A lambda expression may refer to parameters or local variables in its containing function or method. For example, suppose we want to write a method that adds a given value k to each element in an array. We could write a local method and pass it to map():

int[] add_k(int[] a, int k) {
    int f(int i) {
        return i + k;
    }

    return map(a, f);
}

Or we can use a lambda expression that adds k directly:

int[] add_k(int[] a, int k) {
    return map(a, i => i + k);
}

Linq methods

The System.Linq namespace contains many methods that operate on sequences, i.e. objects that implement IEnumerable<T>. These are extension methods, meaning that they are implemented in the System.Linq namespace rather than in IEnumerable<T> itself. However for the purpose of calling these methods that makes no difference, and you can invoke them directly on any enumerable object.

Useful methods include Select(), which maps a function over a sequence, and Where(), which filters a sequence, keeping only the elements for which a given condition is true. Most of these methods return a new sequence, i.e. another IEnumerable<T>. You can call the ToArray() or ToList() methods to gather a sequence's elements into an array or list.

For example, suppose that we want to keep only the odd values in an array, and add 10 to every remaining value. We might write

int[] a = { 15, 16, 17, 18, 19 };
int[] b = a.Where(i => i % 2 == 1).Select(i => i + 10).ToArray();

There are many other useful methods such as Concat(), OrderBy(), and Reverse(). You can read about these in our quick reference documentation.

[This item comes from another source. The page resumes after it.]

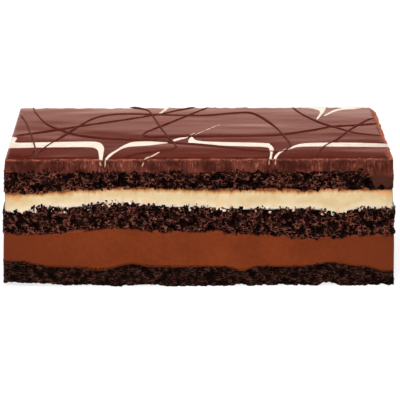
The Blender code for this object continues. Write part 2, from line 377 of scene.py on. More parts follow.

Note that the System.Linq namespace is imported automatically by C#'s implicit usings feature. As we've seen before, this feature is not enabled on ReCodEx, so you'll need to import System.Linq explicitly there.

Linq syntax

C# includes special syntax for calling some of the Linq methods. For example, instead of

int[] b = a.Where(i => i > 10).Select(i => i + 10).ToArray();

we can write

int[] b = (from i in a where i > 10 select i + 10).ToArray();

This is the closest approximation in C# to a list comprehension in Python, where we could write

# Python code

b = [i + 10 for i in a if i > 10]

As usual, the C# equivalent is more verbose.